Scripts that build objects:
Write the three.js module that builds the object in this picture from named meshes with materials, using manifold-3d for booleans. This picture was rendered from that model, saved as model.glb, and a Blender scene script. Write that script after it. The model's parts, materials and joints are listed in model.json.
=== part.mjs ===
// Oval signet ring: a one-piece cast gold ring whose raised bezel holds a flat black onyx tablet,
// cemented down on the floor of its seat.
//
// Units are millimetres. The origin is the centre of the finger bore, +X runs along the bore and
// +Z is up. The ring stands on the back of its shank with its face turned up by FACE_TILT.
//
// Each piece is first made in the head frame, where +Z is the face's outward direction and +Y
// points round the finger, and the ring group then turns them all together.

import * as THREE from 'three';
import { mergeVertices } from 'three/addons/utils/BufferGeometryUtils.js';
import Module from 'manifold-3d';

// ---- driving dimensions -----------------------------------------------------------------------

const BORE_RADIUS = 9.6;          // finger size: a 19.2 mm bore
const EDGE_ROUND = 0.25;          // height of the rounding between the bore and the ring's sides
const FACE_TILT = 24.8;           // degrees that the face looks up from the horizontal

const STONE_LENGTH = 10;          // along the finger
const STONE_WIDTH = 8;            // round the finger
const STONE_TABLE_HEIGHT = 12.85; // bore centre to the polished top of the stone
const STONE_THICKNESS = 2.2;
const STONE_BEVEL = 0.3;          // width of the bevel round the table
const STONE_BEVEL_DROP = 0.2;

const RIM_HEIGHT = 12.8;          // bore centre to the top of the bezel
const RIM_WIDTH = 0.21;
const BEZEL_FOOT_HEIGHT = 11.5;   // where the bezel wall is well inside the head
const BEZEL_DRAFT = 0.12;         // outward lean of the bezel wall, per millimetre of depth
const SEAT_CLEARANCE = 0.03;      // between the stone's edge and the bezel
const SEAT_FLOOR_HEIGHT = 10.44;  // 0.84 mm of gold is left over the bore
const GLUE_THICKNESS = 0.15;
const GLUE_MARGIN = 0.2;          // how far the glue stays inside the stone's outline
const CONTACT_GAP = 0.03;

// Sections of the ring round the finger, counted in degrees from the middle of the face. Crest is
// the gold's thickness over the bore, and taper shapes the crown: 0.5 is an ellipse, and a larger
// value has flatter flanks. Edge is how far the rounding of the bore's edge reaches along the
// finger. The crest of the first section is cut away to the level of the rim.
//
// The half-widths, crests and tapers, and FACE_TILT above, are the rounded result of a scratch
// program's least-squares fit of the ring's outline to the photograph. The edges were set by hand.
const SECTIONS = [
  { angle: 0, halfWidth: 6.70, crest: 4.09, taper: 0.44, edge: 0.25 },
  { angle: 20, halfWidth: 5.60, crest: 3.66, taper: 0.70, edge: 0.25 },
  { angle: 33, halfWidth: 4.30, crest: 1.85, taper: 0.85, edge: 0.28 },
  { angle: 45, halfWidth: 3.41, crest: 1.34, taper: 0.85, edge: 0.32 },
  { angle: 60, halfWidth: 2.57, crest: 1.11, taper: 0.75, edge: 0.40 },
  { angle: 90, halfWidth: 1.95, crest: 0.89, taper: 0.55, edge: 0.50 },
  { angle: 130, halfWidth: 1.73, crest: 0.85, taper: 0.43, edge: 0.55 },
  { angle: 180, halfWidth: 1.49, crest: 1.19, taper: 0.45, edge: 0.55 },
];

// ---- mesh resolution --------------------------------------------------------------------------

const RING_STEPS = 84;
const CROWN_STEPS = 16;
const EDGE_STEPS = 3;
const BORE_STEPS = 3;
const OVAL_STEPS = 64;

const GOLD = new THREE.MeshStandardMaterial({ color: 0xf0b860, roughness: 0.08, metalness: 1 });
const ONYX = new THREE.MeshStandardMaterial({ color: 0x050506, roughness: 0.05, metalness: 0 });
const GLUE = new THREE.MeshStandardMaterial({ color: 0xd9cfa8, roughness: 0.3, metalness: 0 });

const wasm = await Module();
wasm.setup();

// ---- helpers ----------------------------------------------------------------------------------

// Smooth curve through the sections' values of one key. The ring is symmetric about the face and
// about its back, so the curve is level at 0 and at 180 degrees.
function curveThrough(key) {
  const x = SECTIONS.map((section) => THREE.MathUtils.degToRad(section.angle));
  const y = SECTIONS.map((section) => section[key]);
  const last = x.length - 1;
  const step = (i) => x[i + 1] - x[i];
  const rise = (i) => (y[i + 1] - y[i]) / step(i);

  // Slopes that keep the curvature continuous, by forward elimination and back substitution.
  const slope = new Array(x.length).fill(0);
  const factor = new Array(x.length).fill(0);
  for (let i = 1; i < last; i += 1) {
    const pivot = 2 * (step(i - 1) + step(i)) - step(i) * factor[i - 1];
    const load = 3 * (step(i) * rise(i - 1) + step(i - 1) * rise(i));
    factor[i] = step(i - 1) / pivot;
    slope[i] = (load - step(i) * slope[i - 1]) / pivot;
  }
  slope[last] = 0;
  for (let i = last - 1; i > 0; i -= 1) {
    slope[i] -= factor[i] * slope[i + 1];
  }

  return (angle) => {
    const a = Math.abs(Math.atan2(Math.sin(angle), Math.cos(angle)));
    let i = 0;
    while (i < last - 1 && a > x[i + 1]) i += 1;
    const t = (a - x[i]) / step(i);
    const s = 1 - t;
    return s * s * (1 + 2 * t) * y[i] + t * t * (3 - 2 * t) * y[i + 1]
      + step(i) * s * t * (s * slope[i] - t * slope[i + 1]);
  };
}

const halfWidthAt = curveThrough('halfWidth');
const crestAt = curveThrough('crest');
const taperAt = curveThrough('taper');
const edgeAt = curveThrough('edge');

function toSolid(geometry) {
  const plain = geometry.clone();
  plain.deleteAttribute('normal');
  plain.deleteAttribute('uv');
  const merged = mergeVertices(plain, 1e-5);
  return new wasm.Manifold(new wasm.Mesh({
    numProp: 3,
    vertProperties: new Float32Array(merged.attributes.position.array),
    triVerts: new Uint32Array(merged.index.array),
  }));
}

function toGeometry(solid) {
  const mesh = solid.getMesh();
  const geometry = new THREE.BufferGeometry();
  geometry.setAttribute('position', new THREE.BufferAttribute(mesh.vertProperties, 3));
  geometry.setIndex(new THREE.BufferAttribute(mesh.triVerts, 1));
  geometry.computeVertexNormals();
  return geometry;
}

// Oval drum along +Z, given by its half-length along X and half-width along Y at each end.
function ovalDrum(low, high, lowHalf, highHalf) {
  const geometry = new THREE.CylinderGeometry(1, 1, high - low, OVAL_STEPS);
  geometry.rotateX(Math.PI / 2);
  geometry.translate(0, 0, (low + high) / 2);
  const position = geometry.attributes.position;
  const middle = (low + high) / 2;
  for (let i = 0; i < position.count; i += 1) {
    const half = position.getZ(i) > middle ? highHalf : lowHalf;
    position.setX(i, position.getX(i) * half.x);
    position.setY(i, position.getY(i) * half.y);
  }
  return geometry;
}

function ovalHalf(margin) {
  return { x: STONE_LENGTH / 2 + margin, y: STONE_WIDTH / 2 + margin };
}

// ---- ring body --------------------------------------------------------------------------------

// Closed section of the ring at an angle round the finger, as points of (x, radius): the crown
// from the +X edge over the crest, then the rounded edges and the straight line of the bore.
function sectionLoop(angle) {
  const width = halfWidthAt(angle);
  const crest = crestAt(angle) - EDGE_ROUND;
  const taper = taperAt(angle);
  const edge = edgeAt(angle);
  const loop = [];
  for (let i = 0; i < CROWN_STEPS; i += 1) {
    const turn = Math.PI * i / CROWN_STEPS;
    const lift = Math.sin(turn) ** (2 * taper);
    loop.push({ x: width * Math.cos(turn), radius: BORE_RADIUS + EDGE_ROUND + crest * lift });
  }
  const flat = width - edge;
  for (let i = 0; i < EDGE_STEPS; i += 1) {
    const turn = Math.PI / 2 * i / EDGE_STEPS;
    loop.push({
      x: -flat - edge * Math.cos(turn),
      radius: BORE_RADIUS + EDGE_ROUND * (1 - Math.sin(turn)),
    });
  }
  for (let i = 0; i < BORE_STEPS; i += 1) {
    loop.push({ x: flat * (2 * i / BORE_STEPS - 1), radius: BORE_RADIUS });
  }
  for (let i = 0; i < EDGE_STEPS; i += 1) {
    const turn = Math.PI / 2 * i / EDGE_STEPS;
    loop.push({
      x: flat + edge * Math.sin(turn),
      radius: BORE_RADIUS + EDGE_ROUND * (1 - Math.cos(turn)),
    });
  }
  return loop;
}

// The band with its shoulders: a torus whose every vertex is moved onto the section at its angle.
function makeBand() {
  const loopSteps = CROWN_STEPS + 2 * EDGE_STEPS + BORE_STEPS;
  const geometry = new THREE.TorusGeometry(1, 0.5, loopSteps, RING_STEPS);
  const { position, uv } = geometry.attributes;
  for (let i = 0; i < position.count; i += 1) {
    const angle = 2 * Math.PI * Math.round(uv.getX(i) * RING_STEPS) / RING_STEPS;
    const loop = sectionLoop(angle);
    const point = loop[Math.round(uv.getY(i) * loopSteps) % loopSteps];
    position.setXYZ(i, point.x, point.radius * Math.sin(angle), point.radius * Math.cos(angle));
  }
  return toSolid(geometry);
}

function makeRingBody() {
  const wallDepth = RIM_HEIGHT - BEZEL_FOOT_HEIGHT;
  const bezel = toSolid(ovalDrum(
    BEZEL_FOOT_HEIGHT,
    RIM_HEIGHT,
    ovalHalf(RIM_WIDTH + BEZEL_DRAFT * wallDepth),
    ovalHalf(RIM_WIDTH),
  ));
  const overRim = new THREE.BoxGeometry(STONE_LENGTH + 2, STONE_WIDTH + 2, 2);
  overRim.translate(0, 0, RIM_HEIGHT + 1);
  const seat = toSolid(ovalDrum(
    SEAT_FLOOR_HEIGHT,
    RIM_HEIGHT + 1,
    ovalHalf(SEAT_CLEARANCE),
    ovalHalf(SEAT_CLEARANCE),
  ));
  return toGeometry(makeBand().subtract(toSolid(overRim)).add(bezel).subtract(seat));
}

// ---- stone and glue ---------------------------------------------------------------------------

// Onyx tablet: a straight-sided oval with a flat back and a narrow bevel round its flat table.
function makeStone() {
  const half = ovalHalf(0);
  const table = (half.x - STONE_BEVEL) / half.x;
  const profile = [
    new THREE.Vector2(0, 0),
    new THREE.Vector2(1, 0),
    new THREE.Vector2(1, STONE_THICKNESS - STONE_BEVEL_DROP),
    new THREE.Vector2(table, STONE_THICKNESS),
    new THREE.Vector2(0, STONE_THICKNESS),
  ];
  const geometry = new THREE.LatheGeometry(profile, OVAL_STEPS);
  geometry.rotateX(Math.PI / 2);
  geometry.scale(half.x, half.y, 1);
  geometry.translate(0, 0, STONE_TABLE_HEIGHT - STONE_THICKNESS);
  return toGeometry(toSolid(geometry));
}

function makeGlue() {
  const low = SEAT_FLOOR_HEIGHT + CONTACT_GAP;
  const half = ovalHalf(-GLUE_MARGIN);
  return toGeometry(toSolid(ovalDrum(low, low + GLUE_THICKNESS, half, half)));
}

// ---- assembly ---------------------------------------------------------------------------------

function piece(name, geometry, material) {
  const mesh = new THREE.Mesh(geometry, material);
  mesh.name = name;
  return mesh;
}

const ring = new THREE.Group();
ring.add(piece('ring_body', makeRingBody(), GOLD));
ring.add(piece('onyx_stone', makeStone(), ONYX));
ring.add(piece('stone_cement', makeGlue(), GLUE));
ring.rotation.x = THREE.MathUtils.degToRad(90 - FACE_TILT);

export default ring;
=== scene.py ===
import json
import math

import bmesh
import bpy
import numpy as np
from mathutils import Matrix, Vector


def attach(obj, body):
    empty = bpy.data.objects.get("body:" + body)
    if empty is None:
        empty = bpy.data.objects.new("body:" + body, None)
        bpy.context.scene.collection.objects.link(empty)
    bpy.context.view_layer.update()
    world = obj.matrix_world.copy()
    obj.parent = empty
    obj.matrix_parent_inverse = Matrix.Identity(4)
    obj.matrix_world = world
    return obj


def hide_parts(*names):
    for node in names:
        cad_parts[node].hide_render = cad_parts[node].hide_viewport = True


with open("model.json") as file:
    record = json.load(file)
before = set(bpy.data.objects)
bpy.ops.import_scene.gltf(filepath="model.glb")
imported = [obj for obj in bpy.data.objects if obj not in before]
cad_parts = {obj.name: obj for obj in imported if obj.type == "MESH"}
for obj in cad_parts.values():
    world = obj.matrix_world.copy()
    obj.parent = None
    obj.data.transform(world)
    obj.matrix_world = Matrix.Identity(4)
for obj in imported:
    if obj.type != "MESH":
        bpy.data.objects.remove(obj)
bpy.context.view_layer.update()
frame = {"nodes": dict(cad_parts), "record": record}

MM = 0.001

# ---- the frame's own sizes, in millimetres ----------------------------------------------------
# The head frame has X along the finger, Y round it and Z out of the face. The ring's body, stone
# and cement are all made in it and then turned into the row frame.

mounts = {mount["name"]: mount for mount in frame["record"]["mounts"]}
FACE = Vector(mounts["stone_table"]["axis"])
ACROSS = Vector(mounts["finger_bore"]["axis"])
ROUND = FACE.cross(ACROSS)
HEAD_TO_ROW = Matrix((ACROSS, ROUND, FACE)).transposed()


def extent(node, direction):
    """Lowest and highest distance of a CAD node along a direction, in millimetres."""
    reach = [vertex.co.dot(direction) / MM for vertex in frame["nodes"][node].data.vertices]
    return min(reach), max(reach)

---

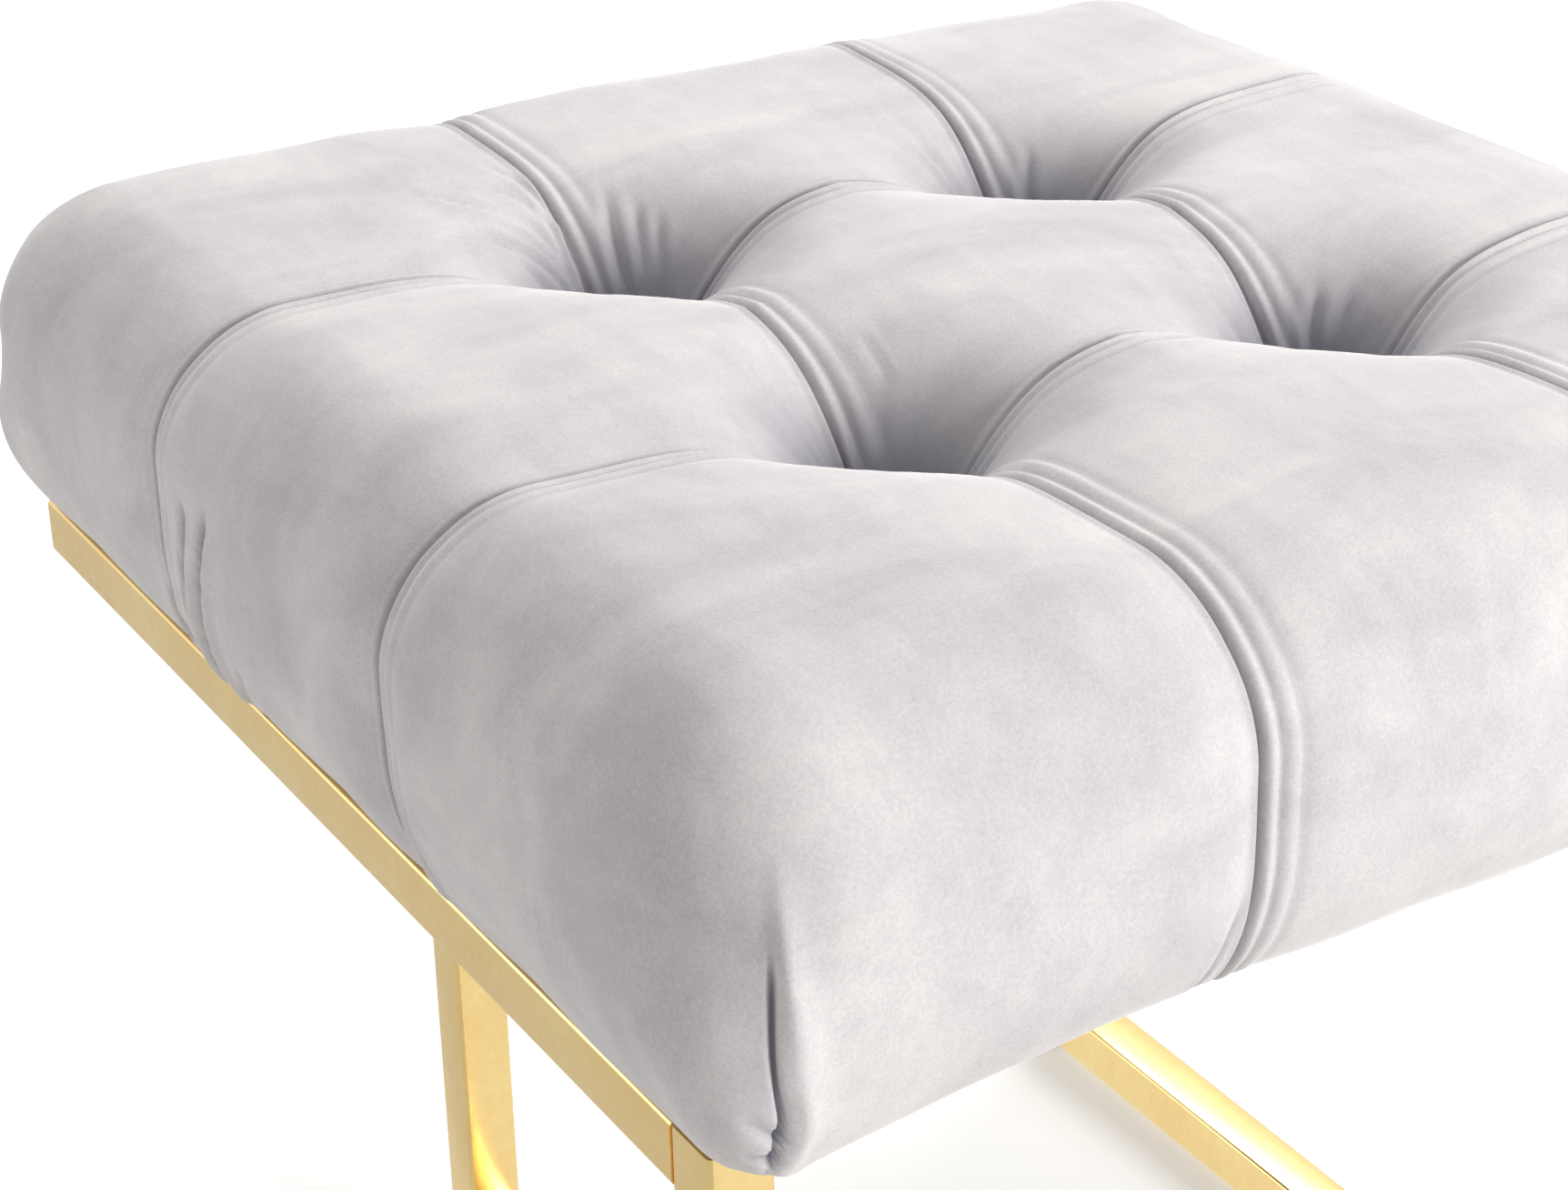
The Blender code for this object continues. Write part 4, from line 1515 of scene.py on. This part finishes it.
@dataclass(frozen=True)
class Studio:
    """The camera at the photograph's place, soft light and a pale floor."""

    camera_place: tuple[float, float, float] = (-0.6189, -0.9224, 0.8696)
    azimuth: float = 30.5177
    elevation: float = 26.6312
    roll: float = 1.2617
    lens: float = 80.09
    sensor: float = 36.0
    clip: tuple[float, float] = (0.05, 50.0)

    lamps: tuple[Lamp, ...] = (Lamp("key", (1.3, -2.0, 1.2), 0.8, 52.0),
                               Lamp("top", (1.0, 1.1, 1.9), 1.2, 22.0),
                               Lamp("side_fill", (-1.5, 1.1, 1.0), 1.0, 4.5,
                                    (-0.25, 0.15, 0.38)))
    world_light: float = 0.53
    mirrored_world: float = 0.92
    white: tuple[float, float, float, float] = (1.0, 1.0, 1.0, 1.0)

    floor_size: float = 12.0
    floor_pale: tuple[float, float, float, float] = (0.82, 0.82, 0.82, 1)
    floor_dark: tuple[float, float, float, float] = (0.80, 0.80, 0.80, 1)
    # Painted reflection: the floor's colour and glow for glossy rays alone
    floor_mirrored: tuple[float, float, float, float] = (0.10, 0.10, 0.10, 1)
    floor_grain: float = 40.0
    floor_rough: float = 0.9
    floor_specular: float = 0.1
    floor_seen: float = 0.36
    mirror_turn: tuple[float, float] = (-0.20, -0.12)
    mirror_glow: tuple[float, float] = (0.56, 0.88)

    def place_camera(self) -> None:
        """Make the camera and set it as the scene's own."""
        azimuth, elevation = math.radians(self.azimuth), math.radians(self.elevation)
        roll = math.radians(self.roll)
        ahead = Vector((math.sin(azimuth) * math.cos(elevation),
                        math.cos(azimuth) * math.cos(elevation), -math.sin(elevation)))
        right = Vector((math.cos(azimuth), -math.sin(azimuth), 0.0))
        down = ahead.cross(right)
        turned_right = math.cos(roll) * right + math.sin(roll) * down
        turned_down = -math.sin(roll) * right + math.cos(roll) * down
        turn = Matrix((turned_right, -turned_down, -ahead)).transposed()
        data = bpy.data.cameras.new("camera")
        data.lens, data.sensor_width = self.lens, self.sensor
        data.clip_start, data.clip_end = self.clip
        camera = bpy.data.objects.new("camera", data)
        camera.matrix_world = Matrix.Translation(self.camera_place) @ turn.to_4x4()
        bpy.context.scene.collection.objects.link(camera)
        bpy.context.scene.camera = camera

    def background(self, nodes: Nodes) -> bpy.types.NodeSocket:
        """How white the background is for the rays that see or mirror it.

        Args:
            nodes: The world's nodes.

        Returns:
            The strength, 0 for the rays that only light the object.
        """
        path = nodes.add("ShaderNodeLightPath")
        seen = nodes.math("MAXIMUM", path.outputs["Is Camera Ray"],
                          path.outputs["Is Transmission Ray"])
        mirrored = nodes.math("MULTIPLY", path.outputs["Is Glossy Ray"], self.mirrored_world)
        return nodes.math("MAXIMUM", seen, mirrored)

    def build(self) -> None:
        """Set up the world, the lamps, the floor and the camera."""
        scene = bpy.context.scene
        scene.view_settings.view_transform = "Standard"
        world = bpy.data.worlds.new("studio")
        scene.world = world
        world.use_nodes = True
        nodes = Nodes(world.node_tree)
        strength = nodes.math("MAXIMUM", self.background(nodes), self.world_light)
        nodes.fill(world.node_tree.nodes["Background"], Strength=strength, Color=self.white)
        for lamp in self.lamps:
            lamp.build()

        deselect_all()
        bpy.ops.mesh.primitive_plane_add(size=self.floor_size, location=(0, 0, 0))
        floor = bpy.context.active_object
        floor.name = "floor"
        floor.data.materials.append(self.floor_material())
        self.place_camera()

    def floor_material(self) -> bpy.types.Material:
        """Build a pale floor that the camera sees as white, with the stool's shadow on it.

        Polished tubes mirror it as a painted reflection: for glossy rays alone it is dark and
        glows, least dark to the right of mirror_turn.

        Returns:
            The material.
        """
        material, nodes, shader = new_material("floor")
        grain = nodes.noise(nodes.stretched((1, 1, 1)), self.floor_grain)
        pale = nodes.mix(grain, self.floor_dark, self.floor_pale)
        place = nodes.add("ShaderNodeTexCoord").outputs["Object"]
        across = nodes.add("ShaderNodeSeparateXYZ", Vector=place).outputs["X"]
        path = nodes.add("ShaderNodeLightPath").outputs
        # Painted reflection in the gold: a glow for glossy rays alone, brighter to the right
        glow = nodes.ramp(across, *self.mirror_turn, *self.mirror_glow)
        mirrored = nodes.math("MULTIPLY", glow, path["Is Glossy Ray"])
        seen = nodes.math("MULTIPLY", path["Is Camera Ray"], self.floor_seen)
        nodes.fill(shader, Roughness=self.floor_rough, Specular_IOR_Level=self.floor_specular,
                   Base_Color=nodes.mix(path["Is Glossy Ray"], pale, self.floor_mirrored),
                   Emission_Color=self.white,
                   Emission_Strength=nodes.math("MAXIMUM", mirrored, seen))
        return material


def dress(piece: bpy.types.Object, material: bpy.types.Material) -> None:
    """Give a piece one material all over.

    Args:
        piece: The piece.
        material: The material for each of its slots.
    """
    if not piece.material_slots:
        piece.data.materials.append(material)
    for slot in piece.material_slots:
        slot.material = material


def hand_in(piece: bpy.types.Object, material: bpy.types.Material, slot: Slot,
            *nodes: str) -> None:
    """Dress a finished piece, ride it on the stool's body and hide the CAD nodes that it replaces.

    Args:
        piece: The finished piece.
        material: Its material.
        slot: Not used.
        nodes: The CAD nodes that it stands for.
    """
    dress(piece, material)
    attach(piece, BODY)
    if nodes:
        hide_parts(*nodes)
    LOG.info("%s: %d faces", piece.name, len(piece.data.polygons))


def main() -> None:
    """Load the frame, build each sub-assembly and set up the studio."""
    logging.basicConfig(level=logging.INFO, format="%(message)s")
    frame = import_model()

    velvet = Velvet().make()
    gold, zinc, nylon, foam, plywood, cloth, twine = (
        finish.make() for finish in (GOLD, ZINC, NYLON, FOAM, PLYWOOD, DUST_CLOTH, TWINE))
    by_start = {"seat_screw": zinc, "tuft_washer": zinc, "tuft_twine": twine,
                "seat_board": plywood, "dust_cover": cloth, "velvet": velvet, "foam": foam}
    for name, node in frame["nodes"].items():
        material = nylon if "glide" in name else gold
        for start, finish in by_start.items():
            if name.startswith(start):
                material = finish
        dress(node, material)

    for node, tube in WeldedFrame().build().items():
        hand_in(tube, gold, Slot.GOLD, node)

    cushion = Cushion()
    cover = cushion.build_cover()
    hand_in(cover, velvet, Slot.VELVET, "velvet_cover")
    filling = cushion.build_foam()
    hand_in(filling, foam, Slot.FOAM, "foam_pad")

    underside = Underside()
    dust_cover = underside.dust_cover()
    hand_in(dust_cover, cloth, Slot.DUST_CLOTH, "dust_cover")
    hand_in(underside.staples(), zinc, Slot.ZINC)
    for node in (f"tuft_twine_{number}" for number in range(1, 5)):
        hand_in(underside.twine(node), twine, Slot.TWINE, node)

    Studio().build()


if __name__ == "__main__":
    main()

# [YOUR INSTRUCTIONS]
Of the lines above, extract only those from the line with "The Blender code" to the line with "camera at the", both included, exactly as written.

# [OUTPUT BELOW]
The Blender code for this object continues. Write part 4, from line 1515 of scene.py on. This part finishes it.
@dataclass(frozen=True)
class Studio:
    """The camera at the photograph's place, soft light and a pale floor."""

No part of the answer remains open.